It’s all very well messing around calculating perfect compost for difficult seed, but sometimes you have to wonder, what’s the point? Back in Spring I was poking around in the undergrowth, as you do, and ran across a pile of old spruce stumps, which were abandoned around fifteen years ago as too difficult to split for firewood. Self-sown into this half-rotten mess – rhododendron yunnanense seedlings:
I had no idea that yunnanense even set viable seed in this climate, still less that its ideal germination medium was spongy rotten wood. But apparently so. Now the time has come to try and move them and pot them up. This is easier said than done, because I have no idea how far down into the rotten stump they have sent their roots.

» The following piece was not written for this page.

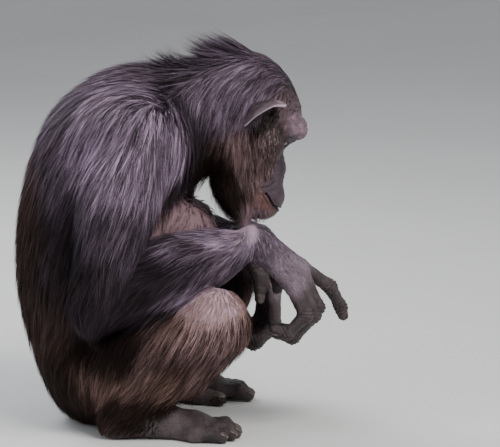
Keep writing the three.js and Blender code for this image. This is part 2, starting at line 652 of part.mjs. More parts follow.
function addLeg(name, side, sense) {
  const { hip, knee, ankle, heel, ball: footBall, toes, bigToe } = side;
  const atKnee = bendPlane(hip, knee, ankle);
  const thigh = furred("thigh", thighForm(side));
  const thighField = { rows: 2, each: 3, span: [0.05, 0.75], lock: LOCK.thigh };
  const thighLocks = outerLocks(sense, [-0.16, 0.2], at(-0.8, 0, -1), thighField);
  addLimb(`thigh_${name}`, BROWN_COAT, thigh, [hip, knee], FACETS.limb, upwards, [atKnee.before], thighLocks);
  const instep = joint(ankle, footBall, 0.5).add(at(0, 0, -8));
  const footAxis = [joint(heel, ankle, 0.3), instep, footBall];
  addLimb(`foot_${name}`, HAND_SKIN, footForm(side), footAxis, FACETS.foot, upwards);
  const shin = furred("shin", shinForm(side), shinFringe(side));
  const shinAxis = [knee, joint(knee, ankle, 0.9)];
  const shinField = { rows: 2, each: 3, span: [0.05, 0.85], lock: LOCK.shin };
  const shinLocks = outerLocks(sense, [-0.26, 0.26], at(-0.55, 0, -1), shinField);
  addLimb(`shin_${name}`, BROWN_COAT, shin, shinAxis, FACETS.shin, forwards, [atKnee.after], shinLocks);
  for (const [toe, points] of Object.entries(toes))
    addLimb(`toe_${toe}_${name}`, HAND_SKIN, chain(6, points, TOE_RADII), points, FACETS.toe, upwards);
  addLimb(`big_toe_${name}`, HAND_SKIN, chain(8, bigToe, BIG_TOE_RADII), bigToe, FACETS.bigToe, upwards);
}

for (const [name, side, sense] of sides) {
  addArm(name, side, sense);
  addLeg(name, side, sense);
}

// Each node's mesh: its core with its locks, which keep clear of the floor and of every other node
const madeLocks = [];
for (const node of nodes) {
  let body = node.core;
  if (node.locks) {
    let tufts = node.locks(0).trimByPlane(up, FLOOR);
    for (const other of nodes) if (other !== node) tufts = cutClear(tufts, other.cutter);
    for (const other of madeLocks) tufts = cutClear(tufts, other);
    body = body.add(tufts);
    madeLocks.push(node.locks(2 * GAP));
  }
  const mesh = new THREE.Mesh(geometryOf(largest(solidOf(geometryOf(largest(body))))), node.material);
  mesh.name = node.name;
  model.add(mesh);
}

// The origin is on the floor, below the middle of the whole animal
const middle = new THREE.Box3().setFromObject(model).getCenter(at(0, 0, 0));
model.position.set(-middle.x, -middle.y, 0);

export default model;
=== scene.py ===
# A life-size adult chimpanzee that squats on the ground with its chin over its forearms.
# Lengths are in millimetres until a piece is made. +X is the way it faces, +Y its left side, +Z up.
import math
from itertools import product

import bmesh
import bpy
import numpy as np
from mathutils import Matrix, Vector


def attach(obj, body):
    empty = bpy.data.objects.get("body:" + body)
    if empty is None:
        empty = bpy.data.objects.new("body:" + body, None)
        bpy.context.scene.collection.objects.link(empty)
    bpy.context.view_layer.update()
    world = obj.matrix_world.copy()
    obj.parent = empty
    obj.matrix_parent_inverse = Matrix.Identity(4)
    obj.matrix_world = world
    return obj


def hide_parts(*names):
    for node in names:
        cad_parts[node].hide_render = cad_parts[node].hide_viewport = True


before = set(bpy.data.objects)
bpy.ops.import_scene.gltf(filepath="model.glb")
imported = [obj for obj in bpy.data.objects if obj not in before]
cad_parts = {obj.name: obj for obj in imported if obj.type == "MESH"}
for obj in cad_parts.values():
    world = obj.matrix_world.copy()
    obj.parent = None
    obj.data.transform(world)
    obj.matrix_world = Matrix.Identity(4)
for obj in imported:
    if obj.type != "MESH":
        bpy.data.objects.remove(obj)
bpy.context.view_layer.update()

# Where the model's own zero lies in the frame
SHIFT = np.array([-4.1006, 1.0903, 0.0], np.float32)
FLOOR_CLEAR = 0.6  # how far the skin stays above the floor

# The head, its eyes, ears and mouth
HEAD_CENTRE = (122, 0, 478)
HEAD_PITCH = math.radians(57)
EYE_RADIUS = 11.5
EYE_PLACE = (50, 25, 19)
EAR_PLACE = (-4, 76, 18)
EAR_REACH = (30, 41)  # half its width and height
EAR_THICKNESS = 2.0
LID_THICKNESS = 2.4
SLIT_REACH, SLIT_DEPTH = (7.8, 3.6), 6.5  # half the slit between the lids, and how deep it goes
NOSTRIL_PLACE = (100, 9, -21)
NOSTRIL_REACH, NOSTRIL_DEPTH = (6, 5.4, 4.2), 7  # its radii, and how deep it goes

# How deep the coat is over the skin, by region
COAT_DEPTH = {
    "head": 9, "neck": 24, "torso": 22, "upper_arm": 18, "forearm": 16, "thigh": 18, "shin": 20,
}

FINGER_RADII = (12.6, 10.2, 9.4, 8)
THUMB_RADII = (12.6, 10.6, 9.2, 7.8)
TOE_RADII = (12.5, 10.5, 8.5)
BIG_TOE_RADII = (17, 14, 11)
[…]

I start by using the chainsaw to hack the stump to a manageable size:
It turns out, luckily, that the rhododendron roots mostly have penetrated only the top half inch of the stump, although some have run down the edge and need to be picked out carefully. There’s a lot of wildlife in the stump: tiny worms, slugs, woodlice. Rotten wood is a good habitat. There are ten separate seedlings. Some have done well, in a Darwinian sense, and are well away. Others are spindly and feeble, but perhaps once they are given their own soil and space, they will learn how to compete.
I’ll leave them in the greenhouse over winter, where I can keep an eye on them, and plant them out in the Spring. I don’t know where, though – rh. yunnanense is very beautiful (see here) but I don’t know that I find room for ten. Anyone want one?